Über die Absendung einer derartigen Kommission ist nichts zu ermitteln.

Der Ministerpräsident stellt unter Zustimmung des Kabinetts fest, daß das Kabinett bei der Besprechung der Funksprüche Tschitscherins nicht die Absicht gehabt habe, dem Reichsminister Grafen Rantzau einen persönlichen Vorwurf zu machen oder seine Geschäftsführung irgendwie zu bemängeln. Die hierauf bezügliche Äußerung des Telegramms beruhe auf einem Mißverständnis.

Von dem sachlichen Inhalt des Telegramms nimmt das Kabinett Kenntnis.

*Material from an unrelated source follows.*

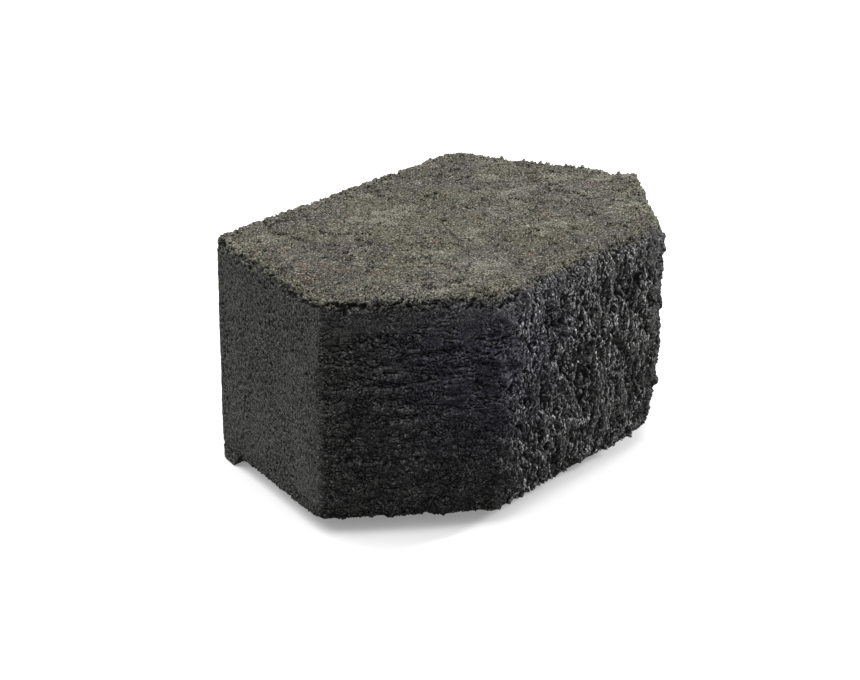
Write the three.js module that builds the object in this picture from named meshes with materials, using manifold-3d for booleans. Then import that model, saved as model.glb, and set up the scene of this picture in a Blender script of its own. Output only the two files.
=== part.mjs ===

Reichsminister Preuß bemerkt, daß er in dem Funkspruch Tschitscherins vom 19. 4.5 kein Verständigungsangebot erblicken könne. Die Bolschewiki trieben auch hier wieder die perfideste Politik. Es sei sehr zweifelhaft, ob ein Abkommen mit den Bolschewiki, das auch von ihrer Seite ernsthaft gehalten werde, überhaupt möglich sei. Falls eine neutrale Zone gebildet werde, würden dort bolschewistische Freischaren auftreten. Man müsse Garantien erhalten, damit Ordnung bleibe. Auch Kriegsminister Reinhardt äußerte Bedenken, ohne ausreichende Garantien den Grenzschutz an die deutsche Grenze zu verlegen. Die geängstete Bevölkerung würde das Land auf viele Kilometer räumen. Reichsminister Noske meinte, daß der Abzug unserer Truppen den Bürgerkrieg in Lettland unmittelbar vor unserer Grenze zur Folge haben würde. Reichsminister Gothein bat, darauf zu achten, daß nicht große Werte an Heeresgut beim Rückzug verloren gehen. Reichsminister Erzberger trat für die Waffenruhe ein.

5

Siehe Dok. Nr. 58, Anm. 7.

Der Ministerpräsident stellte fest, daß das Kabinett eine Waffenruhe, wenn sie möglich sei, begrüßen würde. Es soll zunächst die Äußerung der Obersten Heeresleitung, die vom Kriegsminister eingeholt ist, abgewartet werden6.

6

Siehe Dok. Nr. 81, P. 5. Über das Ergebnis der Aussprache im RKab. über die russ. Frage telegrafierte UStS v. Langwerth am 5.5.1919 an den RAM: „Habe russ. Angelegenheit weisungsgemäß Kabinett vorgelegt, das RWeM beauftragte, mit militärischen Stellen in Erörterung darüber einzutreten, ob Herbeiführung von an sich erwünschter Waffenruhe mit russ. Sowjetreg. möglich. Im übrigen erklärte MinPräs. unter Zustimmung Kabinetts, daß mit Anfrage betr. Funkspruch vom 19. 4. keinerlei Kritik gegen Dich geübt, geschweige denn irgendwelcher Mangel an Vertrauen zum Ausdruck gebracht werden sollte.“ (PA, Dt. Friedensdelegation Versailles, Pol 14). Eine Waffenruhe im Baltikum kam nicht zustande, s. Darstellungen aus den Nachkriegskämpfen dt. Truppen und Freikorps, Bd. II, Berlin 1937, passim.